Input material:
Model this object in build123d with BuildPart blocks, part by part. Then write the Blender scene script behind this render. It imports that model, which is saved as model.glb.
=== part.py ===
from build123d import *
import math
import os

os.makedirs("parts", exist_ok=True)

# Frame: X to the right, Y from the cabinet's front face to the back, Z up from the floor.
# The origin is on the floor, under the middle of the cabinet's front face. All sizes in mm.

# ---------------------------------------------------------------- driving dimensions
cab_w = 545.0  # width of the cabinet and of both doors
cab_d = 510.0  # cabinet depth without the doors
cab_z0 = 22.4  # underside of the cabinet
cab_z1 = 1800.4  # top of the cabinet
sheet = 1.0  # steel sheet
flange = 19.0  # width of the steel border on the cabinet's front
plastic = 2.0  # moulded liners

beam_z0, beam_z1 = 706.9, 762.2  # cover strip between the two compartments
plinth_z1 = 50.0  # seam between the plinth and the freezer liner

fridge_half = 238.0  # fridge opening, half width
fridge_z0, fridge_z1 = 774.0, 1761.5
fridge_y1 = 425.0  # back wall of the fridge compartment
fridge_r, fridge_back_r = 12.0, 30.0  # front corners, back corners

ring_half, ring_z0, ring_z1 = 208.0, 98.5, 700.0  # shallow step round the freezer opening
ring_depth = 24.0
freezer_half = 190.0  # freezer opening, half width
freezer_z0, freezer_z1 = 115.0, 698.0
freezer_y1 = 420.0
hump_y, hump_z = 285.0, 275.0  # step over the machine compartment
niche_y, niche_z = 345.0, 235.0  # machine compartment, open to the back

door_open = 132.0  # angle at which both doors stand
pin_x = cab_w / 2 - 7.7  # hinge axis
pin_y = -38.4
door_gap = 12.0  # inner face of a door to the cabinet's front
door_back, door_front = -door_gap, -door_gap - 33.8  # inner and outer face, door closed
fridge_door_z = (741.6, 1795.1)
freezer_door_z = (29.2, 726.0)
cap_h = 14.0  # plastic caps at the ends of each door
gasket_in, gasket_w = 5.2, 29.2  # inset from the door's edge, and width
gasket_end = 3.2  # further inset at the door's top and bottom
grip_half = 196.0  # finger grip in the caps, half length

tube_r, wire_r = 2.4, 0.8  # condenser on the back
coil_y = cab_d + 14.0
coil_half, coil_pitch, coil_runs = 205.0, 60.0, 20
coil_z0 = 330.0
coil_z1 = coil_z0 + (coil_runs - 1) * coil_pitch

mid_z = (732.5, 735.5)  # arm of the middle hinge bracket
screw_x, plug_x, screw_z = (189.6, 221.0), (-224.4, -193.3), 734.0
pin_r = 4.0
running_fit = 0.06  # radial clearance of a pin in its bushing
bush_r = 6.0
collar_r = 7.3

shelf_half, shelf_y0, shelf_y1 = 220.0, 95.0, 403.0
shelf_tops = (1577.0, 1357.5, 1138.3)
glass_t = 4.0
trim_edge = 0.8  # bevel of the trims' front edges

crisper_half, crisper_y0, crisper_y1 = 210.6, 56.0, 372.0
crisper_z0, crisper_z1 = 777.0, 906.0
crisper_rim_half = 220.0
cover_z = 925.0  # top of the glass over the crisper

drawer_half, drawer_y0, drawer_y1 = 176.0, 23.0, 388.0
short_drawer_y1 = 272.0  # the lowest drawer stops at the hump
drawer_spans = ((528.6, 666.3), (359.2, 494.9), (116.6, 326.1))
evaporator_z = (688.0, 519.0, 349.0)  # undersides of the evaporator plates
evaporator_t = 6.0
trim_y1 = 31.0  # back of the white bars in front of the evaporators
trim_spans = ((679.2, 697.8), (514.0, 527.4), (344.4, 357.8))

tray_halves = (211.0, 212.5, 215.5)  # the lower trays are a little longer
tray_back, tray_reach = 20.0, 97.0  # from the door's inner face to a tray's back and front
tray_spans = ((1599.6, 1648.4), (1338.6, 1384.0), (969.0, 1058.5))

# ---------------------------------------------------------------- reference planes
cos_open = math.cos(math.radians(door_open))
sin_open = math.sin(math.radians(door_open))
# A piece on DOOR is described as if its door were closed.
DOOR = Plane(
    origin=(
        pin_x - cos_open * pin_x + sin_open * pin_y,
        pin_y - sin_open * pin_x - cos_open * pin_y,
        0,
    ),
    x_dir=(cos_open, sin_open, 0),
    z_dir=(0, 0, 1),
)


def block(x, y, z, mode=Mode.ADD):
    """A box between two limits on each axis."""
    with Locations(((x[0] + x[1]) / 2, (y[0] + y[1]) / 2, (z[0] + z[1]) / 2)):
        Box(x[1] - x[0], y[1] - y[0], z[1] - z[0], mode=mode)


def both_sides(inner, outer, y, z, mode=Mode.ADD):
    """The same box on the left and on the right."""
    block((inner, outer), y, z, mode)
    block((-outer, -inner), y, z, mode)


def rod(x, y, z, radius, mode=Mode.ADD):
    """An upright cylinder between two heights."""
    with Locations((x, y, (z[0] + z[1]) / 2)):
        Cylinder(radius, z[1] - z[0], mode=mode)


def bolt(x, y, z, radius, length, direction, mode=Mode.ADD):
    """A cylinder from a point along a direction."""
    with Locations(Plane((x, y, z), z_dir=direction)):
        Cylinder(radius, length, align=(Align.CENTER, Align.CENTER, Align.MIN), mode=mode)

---

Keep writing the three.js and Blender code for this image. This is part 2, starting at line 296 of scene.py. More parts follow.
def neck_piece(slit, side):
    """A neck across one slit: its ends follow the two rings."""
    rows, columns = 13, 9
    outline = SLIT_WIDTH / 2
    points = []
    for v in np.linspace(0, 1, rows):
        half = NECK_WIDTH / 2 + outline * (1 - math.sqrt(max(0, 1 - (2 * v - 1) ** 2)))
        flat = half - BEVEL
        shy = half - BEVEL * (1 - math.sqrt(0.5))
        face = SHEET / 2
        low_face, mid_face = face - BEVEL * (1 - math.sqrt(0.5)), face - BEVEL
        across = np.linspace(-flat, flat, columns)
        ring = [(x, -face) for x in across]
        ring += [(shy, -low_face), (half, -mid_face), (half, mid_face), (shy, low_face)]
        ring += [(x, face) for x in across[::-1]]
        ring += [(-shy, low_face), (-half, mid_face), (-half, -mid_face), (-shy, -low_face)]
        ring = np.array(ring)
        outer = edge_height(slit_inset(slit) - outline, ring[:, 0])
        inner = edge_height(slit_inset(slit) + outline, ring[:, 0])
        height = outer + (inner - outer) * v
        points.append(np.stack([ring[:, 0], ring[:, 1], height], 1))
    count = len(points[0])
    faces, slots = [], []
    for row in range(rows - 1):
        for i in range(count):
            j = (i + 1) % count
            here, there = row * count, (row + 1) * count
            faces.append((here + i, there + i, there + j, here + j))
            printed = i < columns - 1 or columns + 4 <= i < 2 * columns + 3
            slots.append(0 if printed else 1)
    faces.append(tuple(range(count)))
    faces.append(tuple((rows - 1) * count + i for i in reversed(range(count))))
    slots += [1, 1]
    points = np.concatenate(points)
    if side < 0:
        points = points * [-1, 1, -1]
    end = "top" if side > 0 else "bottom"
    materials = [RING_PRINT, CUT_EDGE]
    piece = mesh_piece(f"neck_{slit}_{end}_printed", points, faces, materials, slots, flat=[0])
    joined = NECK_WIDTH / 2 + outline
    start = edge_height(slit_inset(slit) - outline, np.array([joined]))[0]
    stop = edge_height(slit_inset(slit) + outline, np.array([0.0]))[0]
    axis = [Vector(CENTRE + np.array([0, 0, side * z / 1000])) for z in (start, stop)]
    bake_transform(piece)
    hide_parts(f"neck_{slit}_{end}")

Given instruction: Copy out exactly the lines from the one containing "Model this object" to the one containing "# The origin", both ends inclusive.

Final answer:
Model this object in build123d with BuildPart blocks, part by part. Then write the Blender scene script behind this render. It imports that model, which is saved as model.glb.
=== part.py ===
from build123d import *
import math
import os

os.makedirs("parts", exist_ok=True)

# Frame: X to the right, Y from the cabinet's front face to the back, Z up from the floor.
# The origin is on the floor, under the middle of the cabinet's front face. All sizes in mm.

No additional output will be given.